Malpede's short stories, reviews, and other writings on the torture program, climate change and feminism have been published in New Theatre Quarterly , the Women's Review of Books, the Kenyon Review , and other periodicals; and in anthologies such as Helen Barolini's The Dream Book: An Anthology of Writings by Italian American Women [9] (1985) and Roberta Mock’s Performing Processes [10] (2000).
She has been awarded numerous grants and fellowships, and her productions are regularly reviewed in periodicals such as American Theatre and the New York Times
Malpede is a lifelong peace and social justice activist. Among the historic marches and protests of which she has been a part: The 1967 March on the Pentagon, The 1970 New Haven Rally Protesting the Trial of Bobby Seale and Erica Huggins, The 1979, Washington Lawn Eleven, for which she was arrested, tried and found guilty, alongside writer Grace Paley, photographer Karl Bissinger and eight others. The Women’s Peace Encampment at Seneca Falls and Women’s Pentagon Action, and the summer 2020 Black Lives Matter marches on Dekalb Ave., Brooklyn, during the Covid-19 Pandemic.
In 2004, to protest the Iraq war, she co-created an outdoor public ritual to coincide with the Republican National Convention re-nominating George W. Bush. Called “Iraq: Naming the Dead” the event took place each night of the convention, outdoors, in the graveyard of the historic St. Mark’s Church-in-the-Bowery, involving Arab-American, black, white and brown readers of the names of the Iraqi and American dead (a 15-to-1 ratio).

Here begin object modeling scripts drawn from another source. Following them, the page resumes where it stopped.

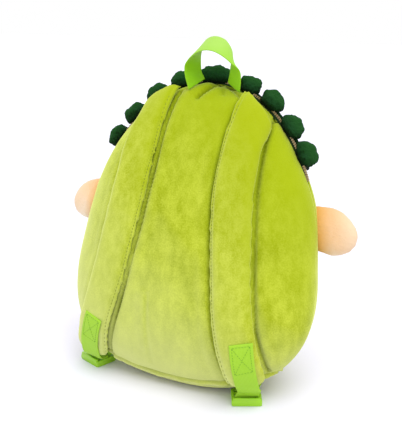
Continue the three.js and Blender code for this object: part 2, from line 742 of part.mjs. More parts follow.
for (const row of SIDE_ROWS) {
  const lock = namedMesh(`ladder_lock_${row.name}`, ladderLock(), LIME_PLASTIC);
  const strapEnd = strapFace(bag, row, STRAP_BOTTOM_HEIGHT).centre;
  const drift = row.side * row.drift * STRAP_WIDTH;
  lock.position.set(strapEnd.x + drift, strapEnd.y + row.tuck * STRAP_WIDTH, 0);
  lock.rotation.z = row.side * degToRad(row.lockYaw);
  backpack.add(lock);
  lock.updateMatrixWorld();
  bag.add(
    namedMesh(`side_flap_${row.name}`, sideFlap(row.side, seatCutter), PEACH_PLUSH),
    namedMesh(`shoulder_strap_${row.name}`, shoulderStrap(row), LIME_VELOUR),
  );
  backpack.add(
    namedMesh(`strap_webbing_${row.name}`, strapWebbing(bag, lock, row), LIME_WEBBING),
    namedMesh(`lower_webbing_${row.name}`, lowerWebbing(bag, lock, row), LIME_WEBBING),
  );
}

backpack.add(namedMesh("grab_handle", grabHandle(bag), LIME_WEBBING));

export default backpack;
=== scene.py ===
import math

import bmesh
import bpy
from mathutils import Matrix, Vector, noise
from mathutils.bvhtree import BVHTree
from mathutils.kdtree import KDTree


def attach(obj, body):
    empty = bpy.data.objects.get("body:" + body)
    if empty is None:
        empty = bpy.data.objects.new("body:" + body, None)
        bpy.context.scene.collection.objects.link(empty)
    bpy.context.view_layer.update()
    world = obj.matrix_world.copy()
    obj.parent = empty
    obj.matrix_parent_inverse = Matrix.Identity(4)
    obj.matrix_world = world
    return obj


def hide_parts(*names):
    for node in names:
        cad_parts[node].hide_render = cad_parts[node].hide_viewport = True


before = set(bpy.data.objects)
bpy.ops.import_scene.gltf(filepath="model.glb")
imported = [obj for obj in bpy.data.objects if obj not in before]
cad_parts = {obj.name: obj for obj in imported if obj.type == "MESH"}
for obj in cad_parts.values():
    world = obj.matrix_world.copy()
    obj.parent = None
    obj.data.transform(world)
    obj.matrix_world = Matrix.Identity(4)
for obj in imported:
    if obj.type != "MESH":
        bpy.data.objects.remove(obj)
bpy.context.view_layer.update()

MM = 0.001

# Camera, at the photograph's angle and for its 402 x 421 picture
AZIMUTH = math.radians(26.9)
ELEVATION = math.radians(15.91)
TARGET = Vector((31.0, -40.0, 204.0)) * MM
DISTANCE = 781.65 * MM
LENS = 64.46

toward = Vector((
    math.sin(AZIMUTH) * math.cos(ELEVATION),
    -math.cos(AZIMUTH) * math.cos(ELEVATION),
    math.sin(ELEVATION),
))
camera = bpy.data.objects.new("camera", bpy.data.cameras.new("camera"))
camera.data.lens = LENS
camera.data.sensor_width = 36
camera.data.clip_start = 0.01
camera.location = TARGET + toward * DISTANCE
camera.rotation_euler = toward.to_track_quat("Z", "Y").to_euler()
bpy.context.scene.collection.objects.link(camera)
bpy.context.scene.camera = camera
bpy.context.scene.view_settings.view_transform = "Standard"

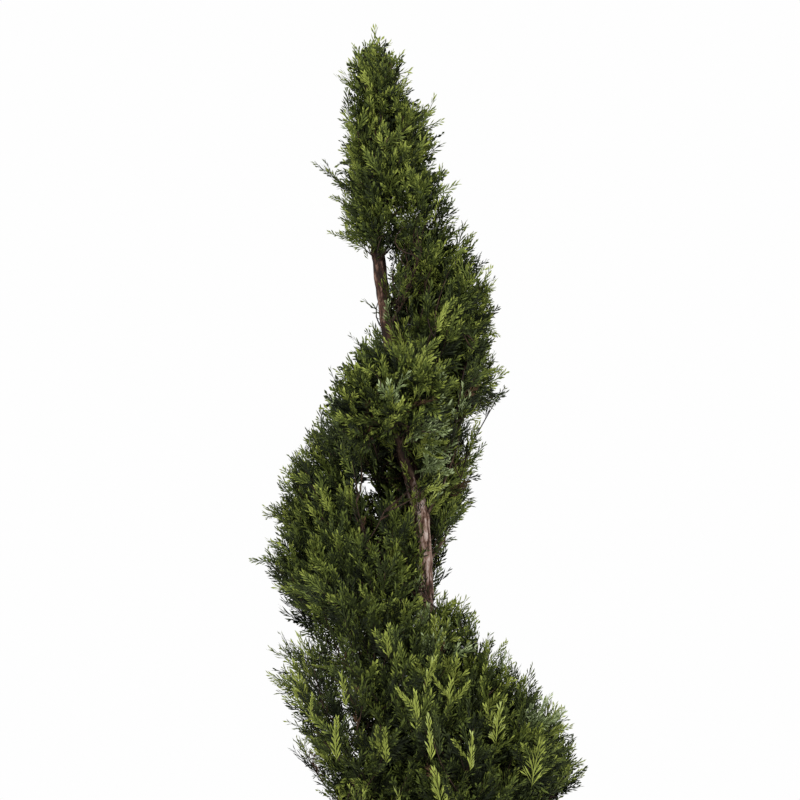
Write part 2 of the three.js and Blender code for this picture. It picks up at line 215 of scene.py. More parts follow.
def insideOf(name, points, over=0):  # whether points lie inside a mass, by more than over
    out, away = fromTrunk(points)
    z = points[:, 2]
    turn = (np.arctan2(out[:, 1], out[:, 0]) / tau + 1) % 1
    if name == "clump":
        reach = np.array(clump["reach"]) - over
        return np.linalg.norm((points - clump["centre"]) / reach, axis=1) < 1
    if name == "cone":
        radius, shift = coneRun(z)
        within = away < radius + shift * np.cos(turn * tau) - over
        return within & (z > coneFloor(turn) + over) & (z < cone["top"] - over)
    turn = np.where(turn > 1 + firstTurn, turn - 1, turn)
    for _ in range(2):
        groove = (bandRun(turn)[1] + bandRun(turn + 1)[0]) / 2
        turn = np.where((turn + 1 <= lastTurn) & (z < groove), turn + 1, turn)
    return away < bandRadius(turn, z) - over


for name, surface in surfaces.items():  # spots well inside another mass carry no spray
    surface["bare"] = np.zeros(len(surface["at"]), bool)
    for other in ("band", "cone", "clump"):
        if other != name and not (name in ("start", "end") and other == "band"):
            surface["bare"] |= insideOf(other, surface["at"], band["buried"])
spots = {
    key: np.concatenate([surface[key] for surface in surfaces.values()])
    for key in ("at", "out", "area", "turn", "bare")
}
spots["name"] = np.concatenate([[name] * len(surface["at"]) for name, surface in surfaces.items()])
shown = np.flatnonzero(~spots["bare"])
surfaceTree = KDTree(len(shown))
for index in shown:
    surfaceTree.insert(spots["at"][index], index)
surfaceTree.balance()


def outsideBy(points):  # how far points lie out of the clipped surface, less than nothing inside
    away = np.array([surfaceTree.find(point)[2] for point in points])
    inside = insideOf("band", points) | insideOf("cone", points) | insideOf("clump", points)
    return np.where(inside, -away, away)


print("clipped surface", round(sum(s["area"].sum() for s in surfaces.values()) / 1e6, 2), "square metres")

# Limbs: the main boughs of the model, smaller ones between them, and the branches they fork into.

growth = {
    "boughRadii": (6, 3.8, 1.1), "boughRise": 52, "boughSag": 5, "stemLength": 42, "stemEnd": (0.3, 0.74),
    "boughForks": [(0.15, 0.2), (0.85, 0.34), (0.5, 0.5)],
    # share of a mass across and down at which its small limbs end
    "smallEnds": [(0.18, 0.16), (0.82, 0.3), (0.4, 0.52), (0.75, 0.72), (0.3, 0.9)],
    "smallRadius": (2.0, 3.0), "smallTip": 0.8, "smallRise": (60, 115), "smallForks": 3, "overFoot": 8,
    "forkFrom": 0.55, "forkSpan": 0.4, "forkSag": 0.16, "forkTaper": 0.55, "forkBearing": 0.3,
    "bearing": 0.35, "leastReach": 10, "golden": 0.618,
    "coneLimbs": 30, "coneRise": (22, 44), "trunkBearers": (1400, 14),
    "clumpLimbs": 14, "clumpRadii": (6, 3.8, 1.6), "clumpStem": 34, "clumpBearing": 0.62,
}
limbs = []  # the middle line of each, its radii, the limb it forks from and the station there
bearers, bearerLimbs = [], []  # places on limbs that twigs grow from, each with its limb and station


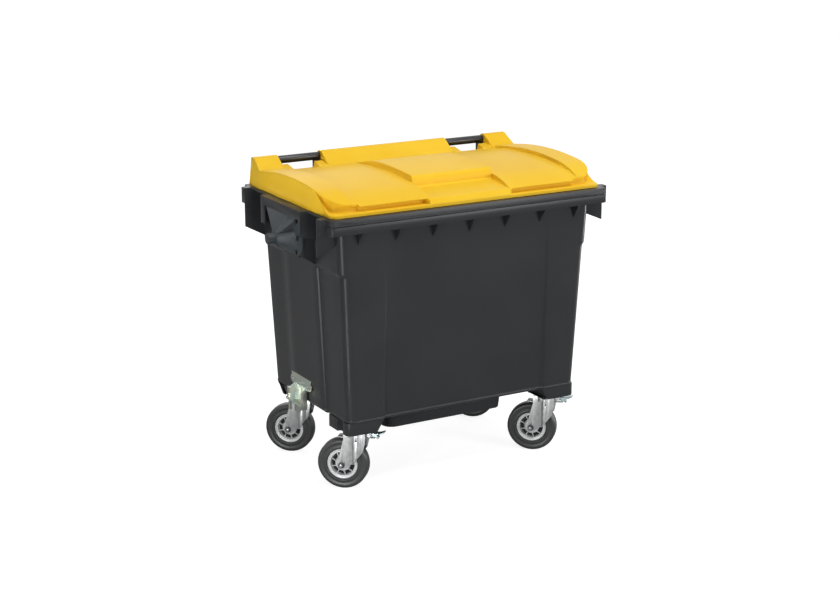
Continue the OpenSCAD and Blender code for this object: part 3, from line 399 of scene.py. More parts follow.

Several months later, she presented the rewritten and expanded indoor documentary-ritual theater performance piece “I raq:Speaking of War” at the CUNY Graduate Center Prozansky Auditorium, on the eve of a massive anti-war march in New York; the piece was later presented at the Culture Project.
In the summer of 2018, she joined with playwrights Naomi Wallace and Kia Corthron to co-produce at the Signature Theater on 42nd St., Imagine: Yemen, an evening of eight short plays about the war in Yemen.
She is currently at work on an international collaboration with Persona Theater, Athens, for the YouTube staging of her short play Troy Too about Covid-19, the Climate Crisis and Racism; the script will be published in the forthcoming Staging 21st Century Tragedies.
Malpede is the mother of a daughter, Carrie Sophia, and the grandmother of two.
Her twin brother, John Malpede, also a graduate of the University of Wisconsin-Madison, is the founder and artistic director of the Los Angeles Poverty Department (LAPD), a 30-year-old theater and arts group working with the residents of Skid Row.